In total, we supported 71 different governments around the world with their climate action planning, including 34 national governments, 15 regional governments and 22 city governments. Ricardo’s CAPT team alone worked with 43 different countries across 5 continents.
The support required was wide-ranging and included:
- Assessing the impact and feasibility of climate actions.
- Prioritising the most important ones to help governments to update their nationally determined contributions (NDCs).
- Developing long-term strategies and climate action plans.
- Compiling and reviewing greenhouse gas (GHG) emissions inventories.
- Modelling future emission trajectories.
- Designing transparency systems.
- Analysing and reporting climate finance flows.
- Building tools and templates to make people’s lives easier.

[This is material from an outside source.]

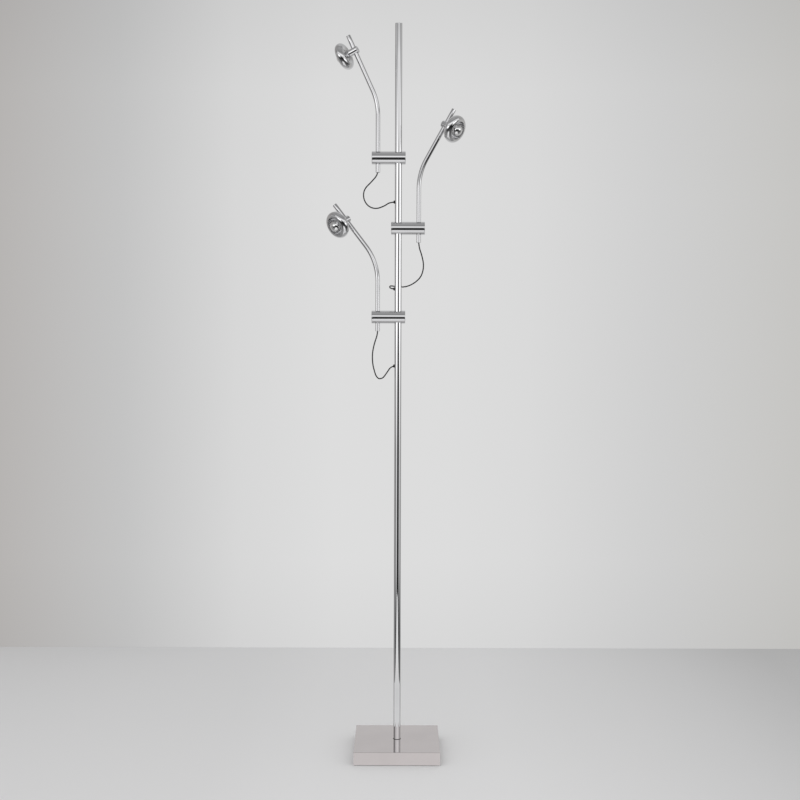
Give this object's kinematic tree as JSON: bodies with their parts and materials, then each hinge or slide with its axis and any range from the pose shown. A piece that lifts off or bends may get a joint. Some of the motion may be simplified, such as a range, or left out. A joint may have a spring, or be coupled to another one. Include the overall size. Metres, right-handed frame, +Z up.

- Teaching governments around the world how to do all of the above things and more.
The highlight for me was interacting with all of the brilliant people around the world who are carrying out this work in countries where climate change is just one of many huge challenges they are working to address.

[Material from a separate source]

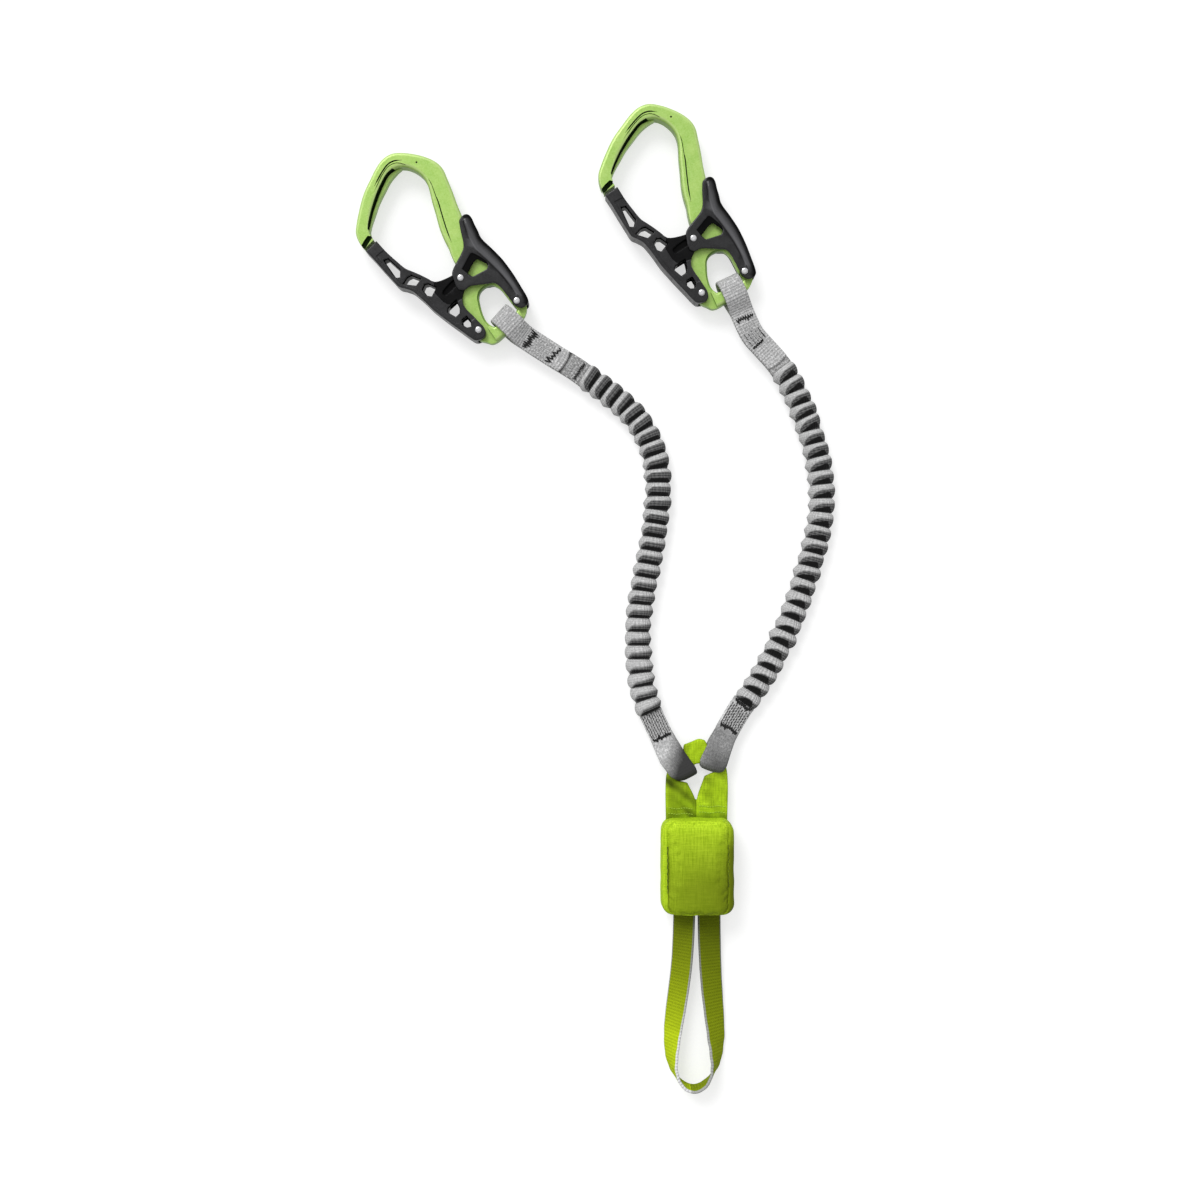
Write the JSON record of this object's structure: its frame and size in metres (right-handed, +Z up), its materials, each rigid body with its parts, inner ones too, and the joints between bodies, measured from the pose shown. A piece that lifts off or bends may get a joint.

In 2021, the pace of action is set to increase. While, for now, the challenges facing the way we work are still present, the passion and momentum from governments to make progress is only increasing. As the threats of the climate emergency loom larger than ever, and as the deadline approaches to submit new and updated climate pledges before COP26 (and then implement them), more effort will be required and more innovative solutions needed to meet the challenges that lie ahead. Thankfully, the world’s governments at all levels seem to have the appetite to do so and Ricardo’s experts are in a better position than ever to support them in their ambitions.